Tre anni dopo l'arrivo di Carlyss, Hillyer decise di dedicarsi all'insegnamento, formando tra gli altri il Tokio, il Panoche, il Varsovia, il Kreutzberg e l'Eder, affiancato dalla moglie Kazuko Tatsumura, impresaria meritevole di aver sviluppato gli scambi artistici tra America e Asia. In quel periodo la presenza di Carlyss innestò una sorta di reazione in seno al gruppo: amava tempi rapidi e si confrontava volentieri con il robusto vitalismo di Adam.

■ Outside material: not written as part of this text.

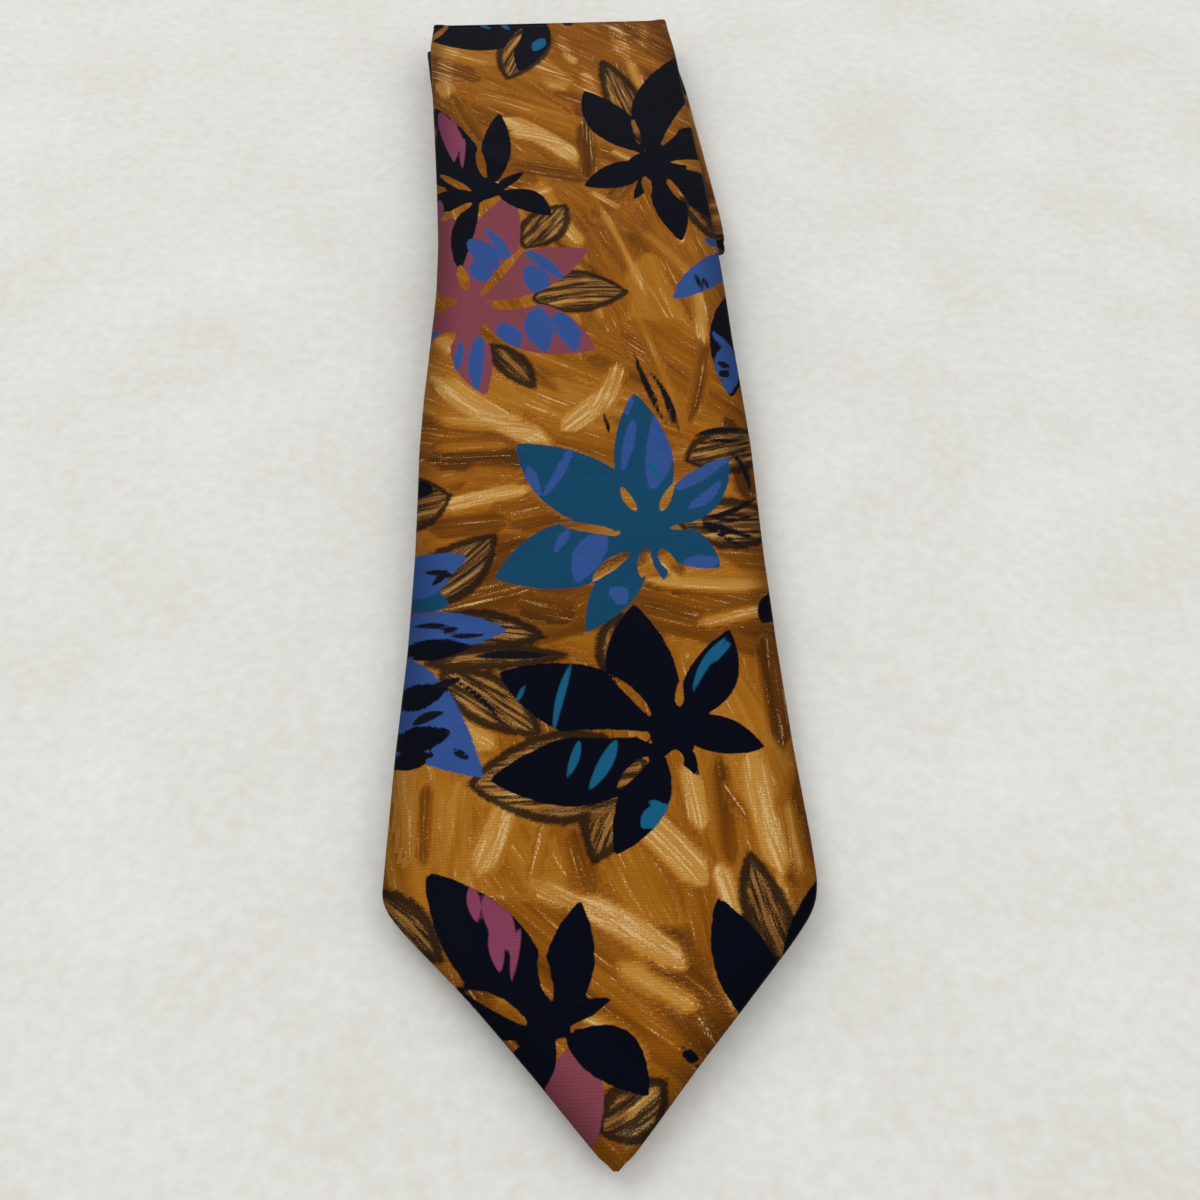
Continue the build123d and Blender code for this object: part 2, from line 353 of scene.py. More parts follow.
# The print. A leaflet is (across and along of its base, of its tip, half its width, bend).
navy_leaflets = [
    # the navy leaf in the middle of the blade
    (18, 105, 10.5, 143, 8.8, 2.6), (15, 106, -23.5, 122, 10.4, 0), (15, 99, -25, 91, 9.8, 2.0),
    (15.5, 99, 3.5, 70.5, 6.0, 1.2), (20, 105, 41.5, 99.5, 5.4, 0.6), (22, 107, 35, 134.5, 6.3, -1.5),
    (13, 104, 27, 104, 7.0, 0), (19, 104, 24.5, 91, 2.2, 0),
    # the navy leaf at the point
    (-13, 31, -39.5, 67.5, 8.8, -0.3), (-10.5, 31, -5, 59, 5.4, 0), (-9, 28, 7.5, 15, 6.0, 2.5),
    (-12, 30, 1, 36, 2.1, 0.5), (-8, 29, -40, 34, 7.5, -4.0), (-12, 28, -24, 12, 5.0, 0),
    # the navy leaf at the left
    (-29, 320, -43.5, 362, 8.8, 3.4), (-25.5, 320, -21.5, 359, 5.0, 0), (-24, 315, -7.5, 303, 5.4, 2.2),
    (-25, 316, -15, 325.5, 2.0, 0.5), (-31, 312, -37.5, 275, 3.6, -2.0), (-27, 318, -50, 330, 7.5, 0),
    (-28, 314, -50, 307, 5.5, 0), (-38, 318, -22, 316, 6.5, 0),
    # the navy leaf at the right
    (26, 337, 9.3, 372.5, 8.3, 1.2), (28, 336, 50, 398, 9.8, 2.5), (30, 332, 56, 352, 9.0, 0),
    (30, 326, 33.5, 289.5, 5.5, 0), (34, 328, 50, 296, 8.0, 2.5), (26, 331, 4.5, 318.3, 6.2, 1.0),
    (26, 327, 20, 311, 2.2, 1.0), (20, 331, 40, 328, 8.0, 0),
    # its lower copy, and the leaves that the edges cut
    (36, 26, 26, 59, 7.0, 0.3), (39, 36, 52, 66, 5.0, -1.0), (46, 264, 42, 219, 6.5, 0),
    (44, 137, 50, 149, 3.5, 0), (-4, 420, -50, 408, 13.0, 4.0), (-4, 420, -13, 384, 6.2, 1.0),
    (-50, 114, -36, 118, 4.5, 0), (-50, 102, -34, 105, 4.5, 0), (-50, 130, -30, 131, 3.6, 0),
    (-50, 97, -38, 99, 3.0, 0), (-50, 186, -43, 184, 3.0, 0), (15, 25, 19, 20, 1.2, 0),
]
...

Ma il suo fraseggio non aveva la finezza dei colleghi e si basava sul rilievo degli accenti, contrastando con l'accuratezza lirica di Mann e Hillyer, in modo lontanissimo dall'amalgama possente e meditata della formazione del '46 (ascoltate, per esempio, l'Op. 96 di Dvorak).
L'inserto di Samuel Rhodes, nel 1969, riuscì sorprendentemente a riequilibrare le parti e il suo Peregrino Zanetto (uno strumento molto raro, dal suono velato, misterioso) arricchì il timbro generale di una maggiore intimità. Rhodes proveniva dal Quartetto Galimir, aveva studiato con .quello straordinario ricercatore che fu Sydney Beck e con Walter Trampler (quello della Sequenza VI di Berio). Il suo modo di affrontare l'interpretazione, la lettura di certi dati storici, lo avvicinava in maniera speciale a Mann. Nel frattempo Adam aveva lasciato il Juilliard per dedicarsi interamente alla composizione: il primo lavoro che lo impegnò nel 1974 fu - evidentemente - un quartetto. Premi e onorificenze hanno accompagnato il lavoro nei nove anni che gli restavano da vivere.
Gli successe Joel Krosnick, allievo suo e di Luigi Silva, un grande maestro fuggitivo in America nel 1938 tra la costernazione degli amici, tra i quali era mio nonno: uno dei tanti "regali" che una dittatura ottusa ha potuto fare all'arte. Coetaneo di Rhodes e di Carlyss, Krosnick - uno dei fondatori del Group for Contemporary Music della Columbia University - aveva insegnato alle Università dello Iowa e del Massachussets, e al California Institute of Arts. Straordinariamente agile, dotato di un'intonazione magnifica e di un bel timbro non molto potente, sa affrontare il repertorio contemporaneo con disinvoltura. Ciò risalta nella registrazione dei quartetti di Carter, il secondo e il terzo dei quali (di gran lunga i più geniali) sono stati dati in prima esecuzione proprio dal Juilliard. Di Carter, Mann aveva in repertorio il Duo per violino e piano, e Krosnick aveva inciso la Sonata per violoncello (è stato anche il primo interprete del Concerto di Ligeti).
Nelle affermazioni di Krosnick contenute nella solita intervista è facile individuare la lunga pratica con le partiture contemporanee, sia per il vocabolario utilizzato, sia per uno specifico procedimento speculativo: «Il nostro punto di partenza è di creare una continuità drammatica, ogni volta che suoniamo, riesaminiamo e definiamo ulteriormente il nostro approccio, soprattutto riguardo alle indicazioni originali di tempo; abbiamo rivisto le nostre posizioni nei confronti delle istanza armoniche, in opposizione alla pura bellezza del suono, realizzando una integrazione assai personale di diversi elementi. Qualcuno si accorgerà, forse marginalmente, della presenza di alcuni dettagli usati per interpretare materiale simile in modo differente ogni volta che ricompare; dettagli che un pubblico non sarà capace di individuare. Ma l'artista sa dove sta andando ed è profondamente coinvolto in questa integrazione di tutti gli elementi in un insieme emotivamente persuasivo».
Accanto all'attività del quartetto, gli anni '80 hanno visto Mann impegnato col Lyric Trio (Mann, sua moglie Lucy Rowan - voce recitante - e un pianista) per il quale ha composto un vasto repertorio; e con il Mann Duo, insieme al figlio Nicholas, anch'egli violinista. E del 1980 data la sua prima integrale delle Sonate di Beethoven con Emanuel Ax. La formazione attuale vede Joel Smirnoff al posto di Carlyss dal 1986, quarantesimo anniversario del Juilliard; o dovrei dire del primo dei Juilliard? Quanti Rubinstein, Menuhin, Bernstein sono cambiati col tempo senza sollevare simili interrogativi! E comunque, prima di cercare una risposta, si dovrà vedere se la durevole influenza dell'insegnamento di Mann si cancellerà mai dallo stile, dall'arte del Juilliard Quartet.